W historii chrześcijaństwa większość podziałów i herezji wzięła się z rozbieżnych interpretacji Pisma świętego czy Ewangelii. W Kościele Katolickim też są różne grupy i wrażliwości. Jedni obstają przy zachowaniu określonej tradycji, twierdząc, że tylko ona gwarantuje pełne podobanie się Bogu. Dla innych wiążące są rozstrzygnięcia tylko jednego soboru, bo z jakichś powodów bardziej im to odpowiada. Ponadto, często nie kłócimy się o to, czy Bóg jest sprawiedliwy, lecz jak jest sprawiedliwy.
„Którego z nich będzie żoną?” W tym pytaniu ukrywa się kolejna przyczyna trudności saduceuszy. W zakazie pożądania dóbr bliźniego (IX przykazanie Dekalogu), żona wymieniona jest obok innych stworzeń jako „własność” męża. Skoro tu na ziemi żona była mężczyźnie do czegoś potrzebna, a konkretnie do rodzenia dzieci, to jak się nią podzielić na tamtym świecie, skoro tylu naraz będzie jej potrzebować? Na ziemi podziału, a może raczej „przydziału” żony, dokonuje śmierć. Mężczyzna umiera. Nikt nie wysuwa żadnych roszczeń. Żona zgodnie z prawem lewiratu „przechodzi” na brata. A w niebie? Jeśli wszyscy mieliby tam żyć równocześnie, to doszłoby co najmniej do szarpaniny…
Może nas dziwić takie prymitywne wyobrażenie, zwykłe skopiowanie obecnych stosunków społecznych w życiu pośmiertnym. Spotkałem jednak ludzi wierzących, którzy na wieść o tym, że w niebie nie będzie już możliwości wyboru między dobrem a złem, bo święci wybierają tylko dobro, poczuli się zdegustowani. „Cóż to za życie, skoro już nie będę mógł wybierać swobodnie?” – powiadali zdziwieni. Możliwość grzeszenia ciągle niektórym wydaje się wielką atrakcją, jakby nie można bez tego być prawdziwym człowiekiem. Inni snują dywagacje na temat niekończącej się nudy w niebie, w którym nie będzie przyjemności, seksu i innych wspaniałych dóbr obecnego życia. W rzeczywistości wypływa to z bladego pojęcia i doświadczenia Boga, który w porównaniu z powabami i blaskiem tego świata wydaje się mało pociągający.

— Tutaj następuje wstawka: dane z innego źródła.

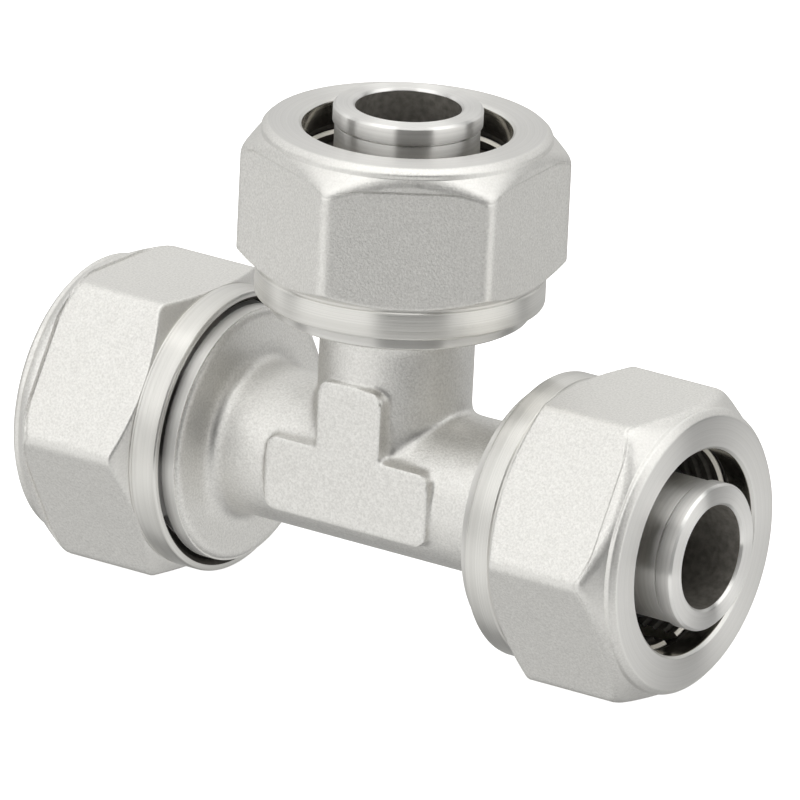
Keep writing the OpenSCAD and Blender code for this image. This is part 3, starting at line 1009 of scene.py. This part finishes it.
# %% [markdown]
# ## Floor and light
#
# Metal shows what is round it, so the light is drawn as a whole studio: a white table below, a
# soft box on each side, soft light above, a greyer backdrop, and the dark room in the gaps
# between the boxes, which gives the turned bands their streaks. The world carries it as a
# pattern of directions. The floor that is seen is a plain white sheet which the metal doesn't
# reflect, as the studio's table is already in the world.

# %% Floor
start_clean()
bpy.ops.mesh.primitive_plane_add(size=6, location=(0, 0, floor_level - 0.02 * MM))
floor = bpy.context.object
floor.name = "floor"
floor_material, floor_tree, floor_shader = new_material("pale_floor")
floor_shader.inputs["Base Color"].default_value = (0.9, 0.9, 0.9, 1)
floor_shader.inputs["Roughness"].default_value = 1.0
floor_shader.inputs["Emission Color"].default_value = (1, 1, 1, 1)
floor_shader.inputs["Emission Strength"].default_value = 0.75
dress(floor, floor_material)
floor.visible_glossy = False
floor.visible_shadow = False
print("floor at", round(floor_level / MM, 2), "mm")

# %% Helpers for the studio light
world = bpy.data.worlds.new("studio")
bpy.context.scene.world = world
world.use_nodes = True
studio = world.node_tree


def calculate(operation, first, second=None):
    node = add(studio, "ShaderNodeMath", operation=operation)
    for value, socket in ((first, node.inputs[0]), (second, node.inputs[1])):
        if isinstance(value, (int, float)):
            socket.default_value = value
        elif value is not None:
            studio.links.new(value, socket)
    return node.outputs[0]


def ramp(value, low, high):
    node = add(studio, "ShaderNodeMapRange", interpolation_type="SMOOTHSTEP")
    node.inputs["From Min"].default_value, node.inputs["From Max"].default_value = low, high
    studio.links.new(value, node.inputs["Value"])
    return node.outputs["Result"]


def band(value, low, high, soft=3):
    rising, falling = ramp(value, low - soft, low + soft), ramp(value, high - soft, high + soft)
    return calculate("MULTIPLY", rising, calculate("SUBTRACT", 1, falling))


print("world:", world.name)

# %% Studio light
direction = add(studio, "ShaderNodeVectorRotate", rotation_type="Z_AXIS", Angle=-azimuth)
studio.links.new(add(studio, "ShaderNodeTexCoord").outputs["Generated"], direction.inputs["Vector"])
parts = add(studio, "ShaderNodeSeparateXYZ")
studio.links.new(direction.outputs[0], parts.inputs[0])
bearing = calculate("MULTIPLY", 180 / math.pi, calculate(
    "ARCTAN2", parts.outputs["X"], calculate("MULTIPLY", -1, parts.outputs["Y"])))
height = calculate("MULTIPLY", 180 / math.pi, calculate("ARCSINE", parts.outputs["Z"]))

# Brightness of the table, rising to the horizon, then of the soft light above
brightness = calculate("ADD", 0.66, calculate("MULTIPLY", 0.30, ramp(height, -62, -22)))
brightness = calculate("ADD", brightness, calculate("MULTIPLY", 0.32, ramp(height, 5, 30)))
brightness = calculate("ADD", brightness, calculate("MULTIPLY", 0.30, ramp(height, 45, 70)))
backdrop = calculate("SUBTRACT", 1, band(bearing, -118, 110, 8))
brightness = calculate("SUBTRACT", brightness, calculate("MULTIPLY", 0.41, backdrop))
# Lowest and highest height, left and right bearing in degrees, and the change of brightness
# there: three dark gaps between the soft boxes, and the two boxes
patches = [(-18, 50, -18, 40, -0.97), (-12, 60, -102, -86, -0.90), (-12, 50, 100, 118, -0.90),
           (8, 60, -86, -18, 0.12), (8, 60, 40, 100, 0.12)]
for low, high, left_end, right_end, change in patches:
    patch = calculate("MULTIPLY", band(height, low, high, 2), band(bearing, left_end, right_end, 2))
    brightness = calculate("MULTIPLY", brightness, calculate("ADD", 1, calculate("MULTIPLY", change, patch)))
studio.links.new(brightness, studio.nodes["Background"].inputs["Strength"])
studio.nodes["Background"].inputs["Color"].default_value = (1, 1, 0.985, 1)
print("studio:", len(patches), "patches,", len(studio.nodes), "nodes")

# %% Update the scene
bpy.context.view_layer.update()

Błąd całego tego myślenia polega na tym, że czasem chcemy wszystko zrozumieć, przenieść obecny świat, układy społeczne, nasze nawyki i życzenia na życie po tamtej stronie. Jakby miało ono być co najwyżej projekcją tego, co najlepsze w tym życiu. Do dzisiaj wiele ludzi stara się uporać z tajemnicą, niewiedzą, wchodząc w różnego rodzaju fundamentalizmy, tradycjonalizmy, dogmatyzmy. To, co inne i nowe, próbują zmieścić w znanych sobie kategoriach, aby zachować kontrolę, utrzymać porządek, który daje im poczucie bezpieczeństwa. Głębsza synteza zakłada jednak wytrzymywanie poznawczej i egzystencjalnej niepewności, ponieważ istnieją pewne rzeczy, które nie podlegają zmianie i dyskusji, i takie, które ciągle są stwarzane albo odsłaniane i poznawane coraz bardziej w miarę upływu czasu.